Partie de chasse entre lâches

© National

C’est un soir de Saint-Valentin à St-John’s de Terre-Neuve (Canada). Malgré les annonces de tempête, au Hazel, on s’active pour recevoir les clients. Si l’électricité menace de se couper, la tension est pourtant intense, en coulisses comme en salle. Damian, serveur gay, est encore en retard: il a noyé dans la drogue une scène traumatisante à laquelle il a assisté dans son job précédent. Iris n’en peut plus de la relation toxique que lui impose John, le chef, à l’insu de sa femme (vraie patronne du lieu).

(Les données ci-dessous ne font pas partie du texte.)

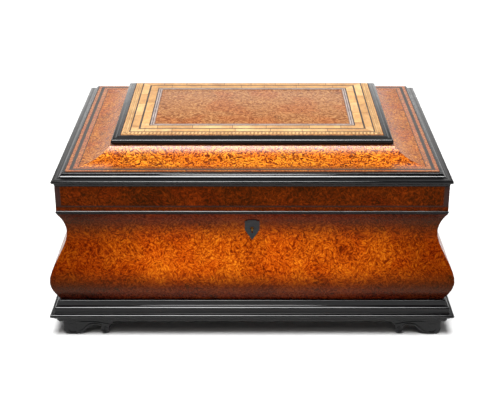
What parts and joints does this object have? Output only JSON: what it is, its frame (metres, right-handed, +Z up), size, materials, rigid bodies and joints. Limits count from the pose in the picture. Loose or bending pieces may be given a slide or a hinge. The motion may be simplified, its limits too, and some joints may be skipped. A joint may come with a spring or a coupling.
{
  "type": "cylinder music box",
  "caption": "Veneered table music box with a waisted case, raised hinged lid, bracket feet and a lever-wound pinned-cylinder movement with comb and fan governor.",
  "frame": {"origin": "on the floor under the middle of the case", "axes": "+X to the right along the width, front towards -Y, +Z up"},
  "size_m": [0.7554, 0.578, 0.36],
  "materials": {
    "burl_veneer": "polished burl veneer, shellac gloss",
    "dark_burl_veneer": "polished dark red-brown burl veneer",
    "pale_burl_panel": "faded burl panel in inlaid pale borders",
    "ebonised_wood": "black stained and polished",
    "carcase_wood": "stained softwood",
    "brass": "lacquered",
    "steel": "ground",
    "blued_steel": "blued",
    "gilt_iron": "gilt painted casting",
    "glass": "clear"
  },
  "bodies": {
    "case": {"case_front": "burl_veneer", "case_back": "burl_veneer", "case_left": "burl_veneer", "case_right": "burl_veneer", "bottom_board": "carcase_wood", "base_moulding": "ebonised_wood", "rim_moulding": "ebonised_wood", "foot_front_left": "ebonised_wood", "foot_front_right": "ebonised_wood", "foot_back_left": "ebonised_wood", "foot_back_right": "ebonised_wood", "lever_partition": "carcase_wood", "control_partition": "carcase_wood", "control_board": "dark_burl_veneer", "control_rod": "steel", "bearer_front": "carcase_wood", "bearer_back": "carcase_wood", "lock_body": "brass", "escutcheon": "blued_steel", "hinge_left_case_leaf": "brass", "hinge_right_case_leaf": "brass", "bedplate": "gilt_iron", "comb_base": "brass", "comb": "steel", "barrel_bracket": "brass", "centre_bracket": "brass", "cylinder_bracket": "brass", "governor_frame": "brass", "endless_cock": "brass"},
    "lid": {"lid_frieze": "dark_burl_veneer", "lid_moulding": "ebonised_wood", "lid_slope": "burl_veneer", "plateau_moulding": "ebonised_wood", "top_panel": "pale_burl_panel", "strike_plate": "brass", "hinge_left_lid_leaf": "brass", "hinge_right_lid_leaf": "brass"},
    "inner_lid": {"inner_lid_frame": "dark_burl_veneer", "inner_lid_glass": "glass", "inner_lid_knob": "brass"},
    "lock_bolt": {"lock_bolt": "steel"},
    "winding_arbor": {"winding_arbor": "steel", "ratchet_wheel": "steel"},
    "winding_lever": {"winding_lever": "brass", "winding_handle": "ebonised_wood"},
    "lever_pawl": {"lever_pawl": "blued_steel"},
    "click": {"click": "blued_steel"},
    "spring_barrel": {"spring_barrel": "brass", "mainspring": "blued_steel"},
    "cylinder_arbor": {"cylinder_arbor": "steel", "great_wheel": "brass"},
    "cylinder": {"cylinder_sleeve": "brass"},
    "tune_snail": {"tune_snail": "steel"},
    "governor_wheel_1": {"governor_wheel_1": "brass"},
    "governor_wheel_2": {"governor_wheel_2": "brass"},
    "endless": {"endless_screw": "steel", "fan": "brass"},
    "start_lever": {"start_lever": "brass"},
    "change_lever": {"change_lever": "brass"}
  },
  "joints": [
    {"name": "lid_hinge", "type": "hinge", "parent": "case", "child": "lid", "pos_m": [0, 0.2715, 0.25385], "axis": [-1, 0, 0], "range_deg": [0, 100]},
    {"name": "inner_lid_hinge", "type": "hinge", "parent": "case", "child": "inner_lid", "pos_m": [0.01, 0.2347, 0.2476], "axis": [-1, 0, 0], "range_deg": [0, 90.5]},
    {"name": "lock_bolt_slide", "type": "slide", "parent": "case", "child": "lock_bolt", "axis": [0, 0, 1], "range_m": [0, 0.008]},
    {"name": "arbor_winding", "type": "hinge", "parent": "case", "child": "winding_arbor", "pos_m": [-0.26, 0.0781, 0.174], "axis": [1, 0, 0], "range_deg": [0, 1800]},
    {"name": "winding_lever_swing", "type": "hinge", "parent": "case", "child": "winding_lever", "pos_m": [-0.272, 0.0781, 0.174], "axis": [-1, 0, 0], "range_deg": [0, 80]},
    {"name": "lever_pawl_pivot", "type": "hinge", "parent": "winding_lever", "child": "lever_pawl", "pos_m": [-0.261, 0.03849, 0.17957], "axis": [1, 0, 0], "range_deg": [0, 15], "stiffness_Nm_per_rad": 0.01, "springref_deg": -11.46},
    {"name": "click_pivot", "type": "hinge", "parent": "case", "child": "click", "pos_m": [-0.261, 0.11027, 0.147], "axis": [1, 0, 0], "range_deg": [0, 15], "stiffness_Nm_per_rad": 0.01, "springref_deg": -11.46},
    {"name": "cylinder_spin", "type": "hinge", "parent": "case", "child": "cylinder_arbor", "pos_m": [0, 0.015, 0.174], "axis": [1, 0, 0], "continuous": true},
    {"name": "barrel_spin", "type": "hinge", "parent": "case", "child": "spring_barrel", "pos_m": [-0.17, 0.0781, 0.174], "axis": [1, 0, 0], "continuous": true},
    {"name": "cylinder_shift", "type": "slide", "parent": "cylinder_arbor", "child": "cylinder", "axis": [1, 0, 0], "range_m": [0, 0.0032]},
    {"name": "snail_turn", "type": "hinge", "parent": "cylinder_arbor", "child": "tune_snail", "pos_m": [0.196, 0.015, 0.1968], "axis": [1, 0, 0], "range_deg": [0, 315.5]},
    {"name": "governor_1_spin", "type": "hinge", "parent": "case", "child": "governor_wheel_1", "pos_m": [0.2137, -0.03034, 0.162], "axis": [1, 0, 0], "continuous": true},
    {"name": "governor_2_spin", "type": "hinge", "parent": "case", "child": "governor_wheel_2", "pos_m": [0.2208, -0.05765, 0.158], "axis": [1, 0, 0], "continuous": true},
    {"name": "endless_spin", "type": "hinge", "parent": "case", "child": "endless", "pos_m": [0.2208, -0.06975, 0.16], "axis": [0, 0, 1], "continuous": true},
    {"name": "start_lever_swing", "type": "hinge", "parent": "case", "child": "start_lever", "pos_m": [0.286, -0.03, 0.198], "axis": [-1, 0, 0], "range_deg": [0, 24]},
    {"name": "change_lever_swing", "type": "hinge", "parent": "case", "child": "change_lever", "pos_m": [0.306, -0.03, 0.198], "axis": [-1, 0, 0], "range_deg": [0, 24]}
  ],
  "couplings": [
    {"joint": "inner_lid_hinge", "follows": "lid_hinge", "ratio": 0.9},
    {"joint": "barrel_spin", "follows": "cylinder_spin", "ratio": -0.3125},
    {"joint": "governor_1_spin", "follows": "cylinder_spin", "ratio": -5},
    {"joint": "governor_2_spin", "follows": "cylinder_spin", "ratio": 20},
    {"joint": "endless_spin", "follows": "cylinder_spin", "ratio": 480},
    {"joint": "snail_turn", "follows": "cylinder_shift", "rad_per_m": 1718}
  ]
}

Olive, qui comme Iris vient du nord, cherche un peu de chaleur humaine mais connaît les regards de pitié ou d’indifférence qui s’attardent sur elle, ni tout à fait blanche ni tout à fait comme les gens d’ici. Comme ceux de Kae Tempest, les personnages de Megan Gail Coles sont englués dans la toile de leur propre tragédie, déchus de leur grandeur et avec les failles de leur humanité parfois poisseuse -comme une nappe qu’on n’aurait pas changée- totalement à nu. Comme l’annonce l’autrice d’entrée de jeu: “Ça pourrait faire un peu mal. Soyez courageux.” Iris et Olive, en particulier, ont fait les frais (corps et esprit) de la violence masculine systémique et de la lâcheté de certains. Restent, au final, quelques éclats vibrants de sororité dans un blizzard de misogynie.

De Megan Gail Coles, éditions Denoël, traduit de l’anglais (Canada) par Mélissa Verreault, 512 pages.